Interview du médecin anesthésiste-réanimateur Ziad Alissa, président de l’UOSSM France
Union des Organisations de Secours et Soins Médicaux.
A l’heure où la Syrie est le lieu de la plus grande crise humanitaire au monde depuis la seconde guerre mondiale, nous avons souhaité aller à la rencontre de l’ONG internationale, UOSSM ayant pour mission de porter secours et soins médicaux aux victimes du conflit. Nous avons posé quelques questions à son président Dr Ziad Alissa, chirurgien anesthésiste et responsable du programme formation du personnel médical sur le terrain.
Pouvez-vous nous décrire la situation actuelle en Syrie ?
Après 5 années de conflit, la Syrie est méconnaissable. Le pays vit un désastre humanitaire et sanitaire. Il n’est plus que l’ombre de lui-même. Les victimes se comptent par centaines de milliers, à tel point que les Nations Unies ont renoncé à comptabiliser les morts. Néanmoins, les estimations parlent de 300 000 à 450 000 morts depuis 2011. En moyenne, à Alep, deux à trois barils s’abattent sur la ville quotidiennement. C’est effroyable.
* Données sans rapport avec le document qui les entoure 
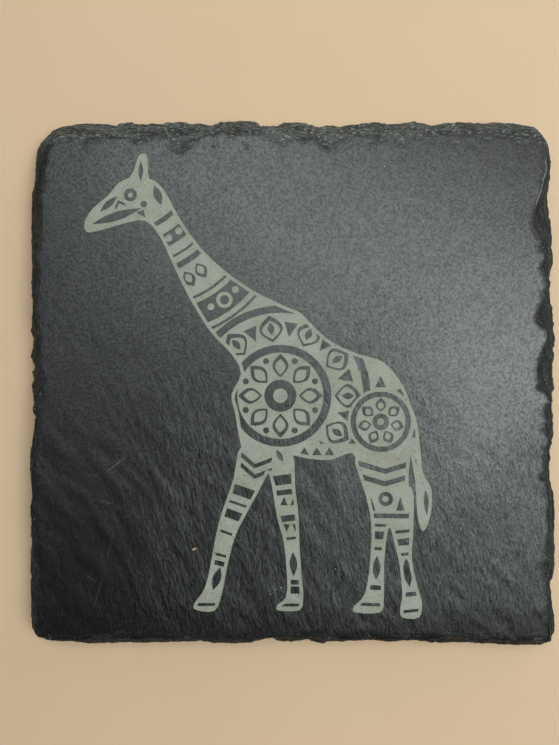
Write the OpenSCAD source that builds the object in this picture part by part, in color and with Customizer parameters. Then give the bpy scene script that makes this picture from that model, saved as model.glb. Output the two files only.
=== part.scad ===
// Engraved slate coaster: a square of riven slate with dressed edges, a laser-marked
// giraffe in its face, and four stick-on foam feet. Millimetres, +Z up. The origin is on
// the table under the middle of the tile, and +Y is the top of the picture.

/* [Tile] */
// Side of the square slate tile, over its dressed edges
tile_side = 100; // [90:1:120]
// Thickness of the slate
tile_t = 5; // [4:0.5:8]
// Width of the dressed edge along the back
dress_back = 3.3; // [0.5:0.1:4]
// Width of the dressed edge along the right
dress_right = 2.4; // [0.5:0.1:3]
// Width of the dressed edge along the front
dress_front = 2.1; // [0.5:0.1:3]
// Width of the dressed edge along the left
dress_left = 1.9; // [0.5:0.1:3]
// Radius of the back left corner
corner_back_left = 9; // [1:0.5:12]
// Radius of the back right corner
corner_back_right = 7; // [1:0.5:12]
// Radius of the front left corner
corner_front_left = 4.5; // [1:0.5:12]
// Radius of the front right corner
corner_front_right = 3; // [1:0.5:12]
// How far the hand-dressed outline strays from straight
wander = 0.3; // [0:0.05:0.5]

/* [Engraving] */
// Height of the figure as a share of the tile's side
figure_share = 0.86; // [0.7:0.01:0.87]
// Depth that the laser takes off the face
pocket_d = 0.12; // [0.08:0.02:0.3]
// Thickness of the fused, pale skin on the pocket's floor
mark_t = 0.06; // [0.04:0.01:0.08]
// Plain rim left round the figure's ornament
rim_w = 0.65; // [0.5:0.05:1]
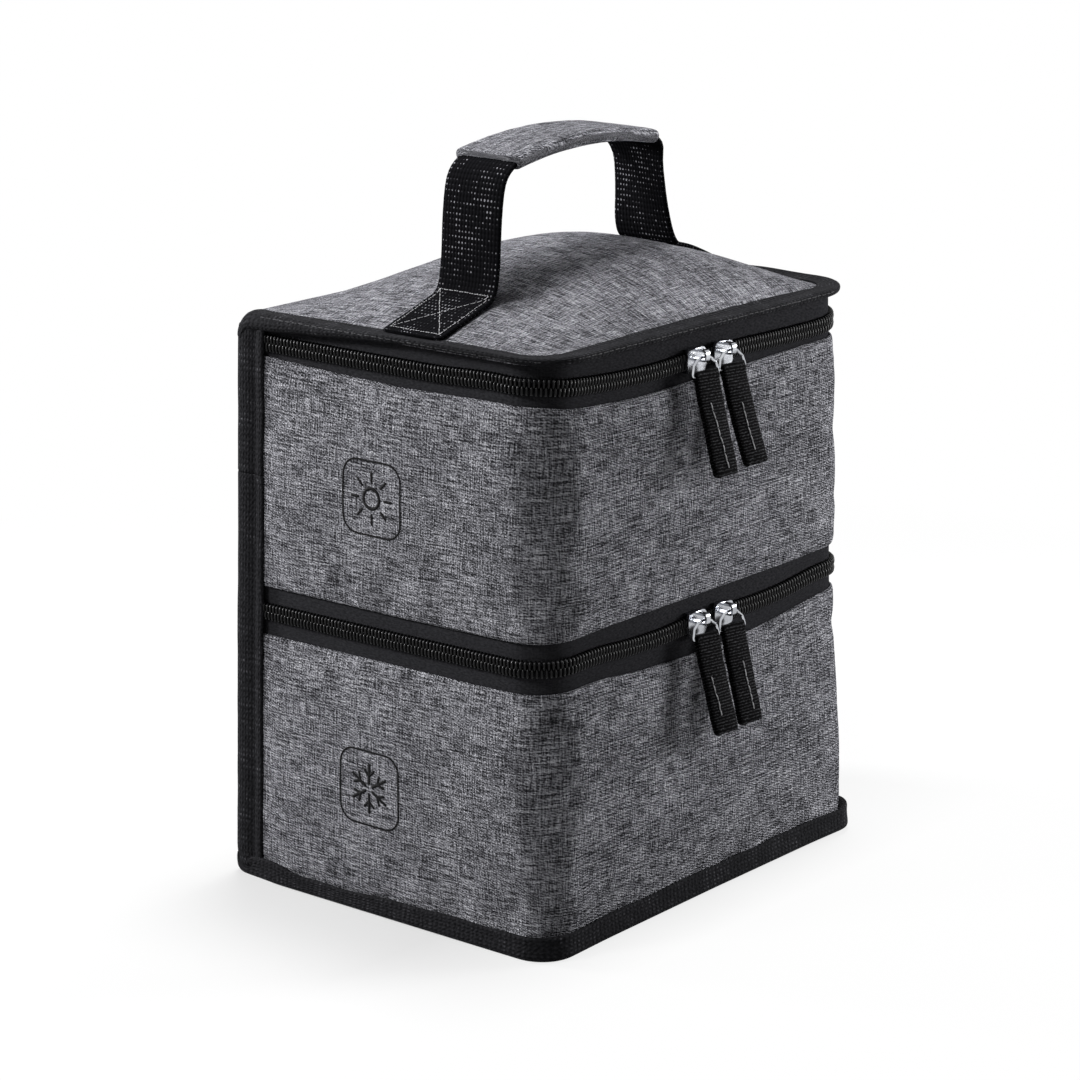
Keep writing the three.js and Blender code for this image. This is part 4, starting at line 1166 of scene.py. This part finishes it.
# %% The divider and the lid's lining
LID_FOAM = 7.2
divider = flat_lining("divider_film", "upper_box", UPPER_BOTTOM, LIP_INSET, lambda x, y: UPPER_BOTTOM - 0.4)
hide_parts("divider_lining")
lid_film = flat_lining(
    "lid_lining_film", "lid", DOME_EDGE_Z, LIP_INSET, lambda x, y: DOME_EDGE_Z + crown(x, y) - LID_FOAM)
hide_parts("lid_lining")
print("the lid's film lies", LID_FOAM, "mm under its cloth")

# %% [markdown]
# ## Carry handle
# One length of webbing is sewn to the lid at both ends and stands up in an arch, with a cloth sleeve round
# the part that the hand holds. The webbing is a ribbon swept along its own line.

# %% The webbing's line
HANDLE_Y, WEBBING_WIDTH, WEBBING_THICK = -9.0, 30.0, 2.2
# The handle has been pulled to the left, so its right leg stands further in and is turned a little.
RIGHT_LEG_IN = 9.0
GRIP_MIDDLE, GRIP_HALF, GRIP_TOP, GRIP_DROP = -RIGHT_LEG_IN / 2, 49.0 - RIGHT_LEG_IN / 2, 306.0, 4.6
TURN_Z, TURN_X = [256.0, 265.0, 274.0, 287.0, 299.0], [-0.5, 0.5, 2.2, 3.2, 3.6]
# Where each foot ends, and how far the webbing's middle lies above the cloth there. The right one is pressed
# in.
FOOT_END, FOOT_LIFT = {-1: 96.5, 1: 88.0}, {-1: 1.3, 1: -0.1}
FOOT_TOP, GRIP_START_Z = 262.0, 291.5


def grip_z(x):
    return GRIP_TOP - GRIP_DROP * ((x - GRIP_MIDDLE) / GRIP_HALF) ** 2


def handle_side(side, inwards):
    """The webbing's middle line on one side, from the foot's outer end to the end of the grip."""
    foot = [(x, lid_z(side * x, HANDLE_Y) + FOOT_LIFT[side])
            for x in np.linspace(FOOT_END[side], 65.0 - inwards, 12)]
    low = foot[-1][1]
    top = GRIP_START_Z - low
    leg = [(62.6, 1.9), (61.0, 4.8), (60.3, 9.0), (59.8, top * 0.34), (59.2, top * 0.52), (58.4, top * 0.74),
           (57.0, top), (55.0, top + 5.1), (51.6, top + 8.5)]
    return [(side * x, z) for x, z in foot + [(x - inwards, low + rise) for x, rise in leg]]


grip = [(x, grip_z(x)) for x in GRIP_MIDDLE + np.linspace(-GRIP_HALF + 2, GRIP_HALF - 2, 23)]
webbing_line = np.array(handle_side(-1, 0.0) + grip + handle_side(1, RIGHT_LEG_IN)[::-1])
print("the webbing is", round(lengths_along(webbing_line)[-1]), "mm long")


# %% Webbing
def webbing_section():
    """The webbing's outline across its width, with the two woven edges a little thinner."""
    half, thick = WEBBING_WIDTH / 2, WEBBING_THICK / 2
    lower = [(-half + 0.5, -thick), (-half, -thick * 0.4), (-half, thick * 0.4), (-half + 0.5, thick)]
    lower += [(half * t, thick) for t in (-0.6, -0.2, 0.2, 0.6)]
    return lower + [(-across, -lift) for across, lift in lower]


def webbing_ribbon():
    half, lengths = WEBBING_WIDTH / 2, lengths_along(webbing_line)
    last, rows, flat = len(webbing_line) - 1, [], []
    for i, (x, z) in enumerate(webbing_line):
        run = webbing_line[min(i + 1, last)] - webbing_line[max(i - 1, 0)]
        run /= np.linalg.norm(run)
        up = (-run[1], run[0])
        sway = 0.5 * math.sin((z - FOOT_TOP) / 45 * math.pi) if FOOT_TOP < z < 300 else 0.0
        turn = float(np.interp(z, TURN_Z, TURN_X)) if 46 < x < 55 else 0.0
        hollow = 0.5 if z > FOOT_TOP and not -50 < x < 44 else 0.0
        rows.append([])
        for across, lift in webbing_section():
            rise = lift - hollow * (across / half) ** 2
            rows[-1].append((x + up[0] * rise + turn * across / half, HANDLE_Y + across + sway,
                             z + up[1] * rise))
            flat.append((lengths[i], across + (40 if lift < 0 else 0)))
    piece = sheet_piece("carry_webbing", rows, WEBBING, around=True, ends=True, flat=flat)
    rounded(piece)
    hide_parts("handle_webbing", "handle_foot_left", "handle_foot_right")
    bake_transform(piece)
    return piece


webbing = webbing_ribbon()
print("webbing:", len(webbing.data.vertices), "points")

# %% [markdown]
# ## Cloth sleeve
# The grip is a sleeve of the same heather cloth, thinly padded, wrapped round the webbing. It could be a round
# tube, but it lies flat on the webbing, so it is a flat oval swept along the grip. It is drawn in at both ends,
# where the seams hold it, and has soft dents between them.

# %% Cloth sleeve round the grip
SLEEVE_HALF, SLEEVE_THICK = 16.8, 3.0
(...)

Les deux tiers de la population ont fuit les villes bombardées notamment à Alep. Pour se protéger, les écoles et les hôpitaux sont obligés de s’installer en sous-sol dans des souterrains.
Pour affronter cette situation de guerre, les villes manquent de tout : médicaments, nourriture, eau potable, électricité. C’est une catastrophe. C’est la population civile qui souffre en premier lieu.
Quel est le rôle et la place des médecins dans ce conflit ?
Les médecins sont clairement en première ligne car ce sont eux qui soignent et portent secours aux victimes des bombardements. Pire encore, ils sont eux-mêmes pris pour cibles. Les hôpitaux et les établissements médicaux sont clairement visés par les attaques aériennes. On peut dire que les médecins syriens sont les derniers héros et héroïnes ainsi que tout le personnel médical face à la violence de cette guerre. Ils prennent de risques énormes pour venir en aide aux populations. Selon les derniers chiffres de l’ONU, 700 professionnels de santé ont été tués depuis 2011 et 60 % des structures médicales ont été détruites en Syrie.
Comment l’UOSSM vient en aide aux médecins en Syrie et porte secours aux victimes ?
Face à cette crise médicale et humanitaire, dès 2011, des médecins français, syriens et du monde entier, ont choisi de se mobiliser et de créer une organisation internationale d’aide aux victimes. C’est ainsi que nous avons fondé l’UOSSM. Aujourd’hui, nous nous rendons régulièrement sur place pour la mise en place de nos projets. Depuis 5 ans, nous avons pu déployer cinq programmes majeurs en Syrie pour accompagner et soutenir le personnel soignant, les victimes civiles et les malades au quotidien : la construction et le soutien d’hôpitaux, notamment celui de Bab Al-Hawa – le plus grand hôpital dans le nord de la Syrie – la mise en place de centres de soins primaires, de centres de soutien psychologique et de santé mentale, la formation du personnel médical et la recherche médicale.
Ces projets nécessitent un travail colossal auprès de nos partenaires institutionnels et la généreuse contribution de nos donateurs sans qui nous ne pourrions rien faire en réalité. Nous tentons ainsi de pallier aux carences d’un système sanitaire qui s’est complètement effondré.
Vous avez lancé récemment une campagne de collecte de fonds pour reconstruire le centre de soins primaires Al-Marjeh détruit à Alep, pouvez-vous nous en dire plus ?
L’UOSSM a ouvert et soutient le fonctionnement d’une douzaine de centres de soins primaires à travers tout le pays. Chaque centre dispose d’une unité de pédiatrie, de gynécologie, de médecine interne et d’une maternité. On peut également trouver dans certaines structures une clinique dentaire, une unité de soutien psychologique, une pharmacie qui distribue les médicaments gratuitement et un laboratoire. Le 29 avril 2016, notre centre de santé primaire Al-Marjeh a été complètement détruit par deux missiles aériens. L’établissement avait ouvert ses portes en 2014 et avait déjà accueilli plus de 46 000 patients dont 85% de femmes et d’enfants. Suite à sa destruction, nous avons décidé de lancer une campagne de collecte de fonds #ReconstruireAlMarjeh pour sa reconstruction et l’achat d’équipements médicaux pour un montant de 30 000 euros. A ce jour, nous avons pu récolter 13 465 euros. Sa reconstruction est indispensable afin que les habitants du quartier puissent avoir accès aux soins. L’aide médicale en Syrie est aujourd’hui entièrement dépendante de la solidarité internationale des ONGs et des donateurs qui les soutiennent.